Hillhouse itself has long faced scrutiny over its role in the CCP’s persecution of Uyghurs. The firm is a significant investor in Yitu Technology, a company the United States blacklisted over its role in enabling China’s human rights abuses. Hillhouse founder Lei Zhang, who reportedly joined the Communist Party at age 17, held a meeting with the Shanghai party secretary in October 2024. He was also once a business partner of Hunter Biden, the New York Post reported in April 2023.

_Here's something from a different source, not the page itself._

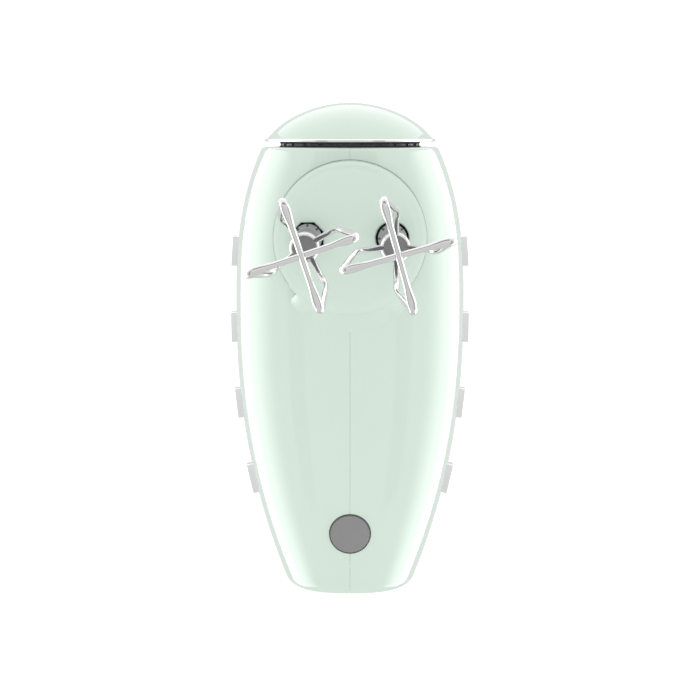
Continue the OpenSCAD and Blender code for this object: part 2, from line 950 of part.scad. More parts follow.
module worm() {
    // thread: a ridge swept up a right-handed helix, in phase with both wheels
    steps = 18;
    turns = worm_len / worm_lead - 0.7;
    half_root = worm_lead * 0.23;
    half_tip = worm_lead * 0.09;
    out_r = worm_pitch_r + gear_module * 0.95;
    n = floor(turns * steps);
    a0 = -360 * round(n / 2 / steps);
    rings = [
        for (i = [0 : n], p = [[worm_root_r - 0.3, -half_root], [out_r, -half_tip],
             [out_r, half_tip], [worm_root_r - 0.3, half_root]])
        let (a = a0 + 360 * i / steps)
        [p[0] * cos(a), p[0] * sin(a), spindle_z + worm_lead * a / 360 + p[1]]
    ];
    color(steel)
        difference() {
            union() {
                translate([0, 0, spindle_z - worm_len / 2])
                    cylinder(r = worm_root_r, h = worm_len);
                polyhedron(
                    rings,
                    concat(
                        [[3, 2, 1, 0]],
                        [for (i = [0 : n - 1], k = [0 : 3]) let (j = (k + 1) % 4)
                            [i * 4 + k, i * 4 + j, (i + 1) * 4 + j, (i + 1) * 4 + k]],
                        [[n * 4, n * 4 + 1, n * 4 + 2, n * 4 + 3]]
                    )
                );
            }
            cylinder(r = worm_bore_r, h = far);
        }
}

module motor_shaft() {
    neck_z = frame_z0 + 10;
    color(steel)
        union() {
            translate([0, 0, bracket_z0 - 3])
                cylinder(r = shaft_r, h = neck_z - bracket_z0 + 3);
            translate([0, 0, neck_z - eps])
                cylinder(r = worm_bore_r, h = frame_z1 - neck_z + 1);
        }
}

module armature_core() {
    slots = 12;
    color(steel)
        translate([0, 0, stack_z0])
            linear_extrude(stack_len)
                difference() {
                    circle(r = armature_r, $fn = 96);
                    circle(r = shaft_r);
                    for (i = [0 : slots - 1])
                        rotate(360 * i / slots) {
                            translate([armature_r * 0.72, 0])
                                circle(r = armature_r * 0.115, $fn = 24);
                            translate([armature_r * 0.75, -0.7])
                                square([armature_r, 1.4]);
                        }
                }
}

module armature_winding() {
    slots = 12;
    end_t = 5.5;
    bar_r = armature_r * 0.115 - 0.1;
    color(copper)
        union() {
            z_tube(armature_r - 1.6, shaft_r + 1, stack_z0 - end_t, stack_z0 - 0.1);
            z_tube(armature_r - 1.6, shaft_r + 1, stack_z1 + 0.1, stack_z1 + end_t);
            for (i = [0 : slots - 1])
                rotate([0, 0, 360 * i / slots])
                    translate([armature_r * 0.72, 0, stack_z0 - 1])
                        cylinder(r = bar_r, h = stack_len + 2, $fn = 24);
        }
}

module commutator() {
    color(copper)
        translate([0, 0, comm_z0])
            linear_extrude(9)
                difference() {
                    circle(r = comm_r);
                    circle(r = shaft_r);
                    for (i = [0 : 11])
                        rotate(360 * (i + 0.5) / 12)
                            translate([comm_r - 0.8, -0.25])
                                square([2, 0.5]);
                }
}

fan_z0 = stack_z1 + 8;
module cooling_fan() {
    fan_r = motor_screw_x - motor_screw_r - 2;
    blades = 11;
    color([0.9, 0.9, 0.88])
    {
        z_tube(fan_r, shaft_r, fan_z0, fan_z0 + 1.5);
        z_tube(6, shaft_r, fan_z0, fan_z0 + 9);
        for (i = [0 : blades - 1])
            rotate([0, 0, 360 * i / blades])
                translate([5.5, -0.6, fan_z0 + 1])
                    cube([fan_r - 6.2, 1.2, 8]);
    }
}

stator_x = 28;
stator_y = 31;
bore_gap = 0.6;
shoe_r = armature_r + bore_gap + 3;
pole_half = 7;
module stator_core() {
    color(steel)
        translate([0, 0, stack_z0])
            linear_extrude(stack_len)
                difference() {
                    union() {
                        difference() {
                            square(2 * [stator_x, stator_y], center = true);
                            square(2 * [stator_x - 5.5, stator_y - 5], center = true);
                            for (x = [-1, 1], y = [-1, 1])
                                translate([x * stator_x, y * stator_y])
                                    rotate(45)
                                        square(9, center = true);
                        }
                        square([2 * pole_half, 2 * stator_y - 2], center = true);
                        intersection() {
                            circle(r = shoe_r);
                            square([2 * pole_half + 10, 2 * stator_y], center = true);
                        }
                    }
                    circle(r = armature_r + bore_gap, $fn = 96);
                    for (x = [-motor_screw_x, motor_screw_x])
                        translate([x, 0])
                            circle(r = motor_screw_r + 0.1);
                }
}

module field_coils() {
    over = 6;
    y0 = shoe_r + 0.3;
    y1 = stator_y - 5.3;
    color(copper)
        for (side = [-1, 1])
            difference() {
                translate([0, side * (y0 + y1) / 2, (stack_z0 + stack_z1) / 2])
                    cube([2 * pole_half + 13, y1 - y0, stack_len + 2 * over], center = true);
                translate([0, side * (y0 + y1) / 2, (stack_z0 + stack_z1) / 2])
                    cube([2 * pole_half + 0.6, y1 - y0 + 2, stack_len + 0.6], center = true);
            }
}

module rear_bracket() {
    half = bracket_half;
    leg = 4;
    color(dark)
        difference() {
            union() {
                block([-half, -10, bracket_z0], [half, 10, bracket_z0 + bracket_t]);
                for (side = [-1, 1])
                    translate([side * (half - leg / 2), 0, (bracket_z0 + stack_z0) / 2])
                        cube([leg, 20, stack_z0 - bracket_z0], center = true);
                translate([0, 0, bracket_z0 - 1])
                    cylinder(r = bearing_r + 2.5, h = bracket_t + 3);
            }
            translate([0, 0, bracket_z0 - 2])
                cylinder(r = bearing_r, h = bracket_t + 6);
            for (side = [-1, 1])
                translate([side * motor_screw_x, 0, 0])
                    cylinder(r = motor_screw_r + 0.1, h = far);
            for (side = [-1, 1])
                translate([side * half, 0, brush_z])
                    cube([2 * leg + 2, holder_w, holder_w], center = true);
        }
}

module motor_bearings() {
    color(brass) {
        z_tube(bearing_r, shaft_r + run_gap, bracket_z0 - 1, bracket_z0 + bracket_t + 2);
        z_tube(bearing_r, shaft_r + run_gap, frame_z0, frame_z0 + frame_wall + 1);
    }
}

brush_w = 5;
holder_w = 7.4;
brush_in = comm_r + 0.15;
module brush_holders() {
    color(brass)
        for (side = [-1, 1])
            difference() {
                translate([side * (10.8 + 23.6) / 2, 0, brush_z])
                    cube([12.8, holder_w, holder_w], center = true);
                translate([side * 20, 0, brush_z])
                    cube([40, brush_w + 0.2, brush_w + 0.2], center = true);
            }
}

module carbon_brushes() {
    color(dark)
        for (side = [-1, 1])
            translate([side * (brush_in + 4), 0, brush_z])
                cube([8, brush_w, brush_w], center = true);
}

module brush_springs() {
    color(steel)
        for (side = [-1, 1])
            translate([side * (brush_in + 8.1), 0, brush_z])
                rotate([0, side * 90, 0])
                    z_tube(2, 1.2, 0, 6);
}

module motor_screws() {
    color(steel)
        for (side = [-1, 1])
            translate([side * motor_screw_x, 0, 0]) {
                translate([0, 0, bracket_z0 - 2.5])
                    cylinder(r = 2.9, h = 2.5);
                translate([0, 0, bracket_z0 - eps])
                    cylinder(r = motor_screw_r, h = frame_z0 + frame_wall + 1 - bracket_z0);
            }
}

module shell_screws() {
    color(steel)
        for (s = shell_screw_list)
            translate([0, s[0], s[1]])
                rotate([0, 90, 0]) {
                    translate([0, 0, -s[2] + 0.2])
                        cylinder(r = screw_r - 0.1, h = 2 * s[2]);
                    translate([0, 0, s[2]])
                        cylinder(r = screw_head_r, h = screw_head_h);
                }
}

// ---------- power board and cord inlet ----------

power_board_z = heel_z + 16;
module power_board() {
    color([0.1, 0.4, 0.2])
        block([-19, -21, power_board_z], [19, 19, power_board_z + 1.6]);
    color([0.8, 0.6, 0.2])
        block([-11, -20.5, power_board_z + 1.6], [11, -12, power_board_z + 13]);
}

module terminal_block() {
    color([0.9, 0.9, 0.88])
        difference() {
            block([-9, 11.5, power_board_z + 1.6], [9, 19, power_board_z + 10]);
            for (x = [-5, 5])
                translate([x, 0, power_board_z + 5.5])
                    y_cyl(1.6, 12.5, 25);
        }
}

gland_y1 = grip_top + 8;
gland_flange_r = gland_r + 1.6;
// Depth of the handle's inner surface beside the gland's flange, on the lower bend
gland_seat_y = bend_y - 0.3 + sqrt(pow(grip_bend_r + grip_t / 2 - wall, 2)
    - pow(rear_pillar_z + grip_bend_r - cord_z + gland_flange_r, 2));
module cord_gland() {
    color(dark)
        translate([0, 0, cord_z])
            difference() {
                union() {
                    y_cyl(gland_r, grip_top - 7, gland_y1);
                    y_cyl(gland_flange_r, grip_top - 7, gland_seat_y);
                    y_cyl(gland_flange_r, grip_top + 0.3, grip_top + 2);
                }
                y_cyl(cord_r, 0, far);
                for (i = [0 : 2])
                    translate([0, grip_top + 3 + 1.8 * i, 0])
                        difference() {
                            y_cyl(gland_r + 1, 0, 0.8);
                            y_cyl(gland_r - 0.8, -1, 2);
                        }
            }
}

// ---------- beaters ----------

ferrule_y0 = -plate_face_d - ferrule_reach;
ferrule_len = 11;
ferrule_r = 5.4;
collar_r = octagon_half - 0.4;

module beater_shaft(side) {
    color(chrome)
        at_spindle(side)
            union() {
                y_cyl(beater_shaft_d / 2, ferrule_y0 + 2, pin_y0 - 0.1);
                block([-spindle_r + 0.1, wing_y0, -wing_t / 2], [spindle_r - 0.1, wing_y0 + 4, wing_t / 2]);
            }
}

module left_beater_shaft() {
    beater_shaft(-1);
}

module right_beater_shaft() {
    beater_shaft(1);
}

module drip_collar(side) {
    notches = 8;
    color([0.62, 0.62, 0.63])
        at_spindle(side)
            difference() {
                union() {
                    y_cyl(collar_r, -plate_face_d - 3, -plate_face_d + 3);
                    y_cyl(collar_r - 0.9, -plate_face_d - 6, -plate_face_d - 3 + eps);
                }
                y_cyl(beater_shaft_d / 2, -far, far);
                for (i = [0 : notches - 1])
                    rotate([0, 360 * i / notches, 0])
                        translate([collar_r - 0.9, -plate_face_d - 4, -0.35])
                            cube([2, 5, 0.7]);
            }
}

module left_drip_collar() {
    drip_collar(-1);
}

module right_drip_collar() {
    drip_collar(1);
}

module beater_ferrule(side) {
    chamfer = 0.8;
    color([0.62, 0.62, 0.63])
        at_spindle(side)
            translate([0, ferrule_y0, 0])
                rotate([-90, 0, 0])
                    rotate_extrude()
                        polygon([
                            [0, 0], [ferrule_r - chamfer, 0], [ferrule_r, chamfer],
                            [ferrule_r, ferrule_len - chamfer], [ferrule_r - chamfer, ferrule_len],
                            [beater_shaft_d / 2, ferrule_len], [beater_shaft_d / 2, 2], [0, 2]
                        ]);
}

module left_beater_ferrule() {
    beater_ferrule(-1);
}

module right_beater_ferrule() {
    beater_ferrule(1);
}

// Point of a wire: radius, angle seen from the beaters' side, depth
function polar(r, a, y) = [r * cos(a), y, r * sin(a)];

// A bend at p between a and b, rounded over the length cut, in four points
function bend(a, p, b, cut) = let (
    p0 = p + cut * unit(a - p),
    p1 = p + cut * unit(b - p)
) [for (t = [0 : 1 / 3 : 1]) (1 - t) * (1 - t) * p0 + 2 * t * (1 - t) * p + t * t * p1];

// One leg of a loop, from the ferrule to the middle of its end bar
function wire_leg(a, twist, end_y) = let (
    root = polar(ferrule_r - 0.9, a + twist, ferrule_y0 + 3),
    elbow = polar(elbow_r, a + twist, -plate_face_d - elbow_reach),
    corner = polar(beater_r, a, end_y),
    middle = [0, end_y, 0]
) concat([root], bend(root, elbow, corner, 2.5), bend(elbow, corner, middle, 2.5), [middle]);

function reversed(v) = [for (i = [len(v) - 1 : -1 : 0]) v[i]];

// layer: 0 for the loop nearer the mixer, 1 for the loop that crosses over it
module beater_wire(side, layer) {
    phase = (side < 0 ? left_phase : right_phase) + 90 * layer;
    twist = -side * elbow_twist;
    end_y = -plate_face_d - beater_reach + wire_d * 1.06 * (0.5 - layer);
    leg = wire_leg(phase, twist, end_y);
    other = reversed(wire_leg(phase + 180, twist, end_y));
    color(chrome)
        at_spindle(side)
            tube(concat(leg, [for (i = [1 : len(other) - 1]) other[i]]), wire_d / 2, [0.3, 0.5, 1]);
}

module left_beater_wire_a() {
    beater_wire(-1, 0);
}

module left_beater_wire_b() {
    beater_wire(-1, 1);
}

module right_beater_wire_a() {
    beater_wire(1, 0);
}

module right_beater_wire_b() {
    beater_wire(1, 1);
}

left_shell();
right_shell();
spindle_plate();
nose_cap();
nose_ring();
nose_neck();
left_trim_bars();
right_trim_bars();
bowl_rest_pad();
heel_feet();
control_panel();
display_window();
display_module();
control_board();
tact_switches();
power_button();
turbo_button();
minus_button();
plus_button();
eject_button();
ejector_yoke();
ejector_spring();
left_ejector_pin();
right_ejector_pin();
gearbox_frame();
spindle_bushes();
spindle_seals();
left_spindle();
right_spindle();
left_worm_wheel();
right_worm_wheel();
worm();
motor_shaft();
worm_end_bush();
armature_core();
armature_winding();
commutator();
cooling_fan();
stator_core();
field_coils();
rear_bracket();
motor_bearings();
brush_holders();
carbon_brushes();
brush_springs();
motor_screws();
shell_screws();
power_board();
terminal_block();
cord_gland();
left_beater_shaft();
right_beater_shaft();
left_drip_collar();
right_drip_collar();
left_beater_ferrule();
right_beater_ferrule();
left_beater_wire_a();
left_beater_wire_b();
right_beater_wire_a();
right_beater_wire_b();
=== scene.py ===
"""Builds the hand mixer's visible pieces, finishes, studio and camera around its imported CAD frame."""

import json
import math

import bmesh
import bpy
import numpy as np
import openvdb
from bpy.props import FloatProperty, FloatVectorProperty, PointerProperty
from mathutils import Matrix, Vector

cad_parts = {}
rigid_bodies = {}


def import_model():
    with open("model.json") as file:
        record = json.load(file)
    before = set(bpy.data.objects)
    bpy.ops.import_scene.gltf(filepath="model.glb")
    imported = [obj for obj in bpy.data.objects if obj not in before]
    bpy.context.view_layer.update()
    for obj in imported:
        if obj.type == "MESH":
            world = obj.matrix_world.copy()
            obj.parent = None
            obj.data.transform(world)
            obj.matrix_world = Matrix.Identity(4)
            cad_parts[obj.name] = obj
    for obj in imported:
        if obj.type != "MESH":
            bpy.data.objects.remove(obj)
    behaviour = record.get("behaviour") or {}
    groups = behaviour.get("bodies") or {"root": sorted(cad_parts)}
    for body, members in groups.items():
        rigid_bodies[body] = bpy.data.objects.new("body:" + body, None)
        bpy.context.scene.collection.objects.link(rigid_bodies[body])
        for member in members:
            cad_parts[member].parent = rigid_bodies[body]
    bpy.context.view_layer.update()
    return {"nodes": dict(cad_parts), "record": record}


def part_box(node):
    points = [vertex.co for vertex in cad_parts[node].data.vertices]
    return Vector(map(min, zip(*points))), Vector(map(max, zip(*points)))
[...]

Zhang has deep ties to Yale. He got his start as an intern for the school’s late chief investment officer, David Swensen, who gave Zhang $20 million of Yale’s money to invest. Zhang used it to become an early investor in Tencent, which the United States has designated as a Chinese military company, and showered Yale with donations. He was named a Yale Corporation trustee in 2016 but left the governing body in 2022. Hillhouse is named after a street at Yale.

China has locked up an estimated one million Uyghurs in reeducation camps in the country’s western Xinjiang region since 2017, where the state has subjected them to forced labor and sterilization, among other abuses. In 2021, the United States declared Beijing’s treatment of the Uyghurs a genocide.

Other reported investors in the fund include left-wing organizations like the Ford Foundation and the Pritzker Foundation, as well as cultural institutions like the Metropolitan Opera, the Wall Street Journal reported. The Washington Free Beacon reported in 2021 that former secretary of state John Kerry has invested $1 million in Hillhouse.

None of the universities mentioned in this story responded to Free Beacon requests for comment. Of the other organizations with reported investments in Hillhouse, only the Metropolitan Opera responded to a comment request, stating that it redeemed its investment in September 2021.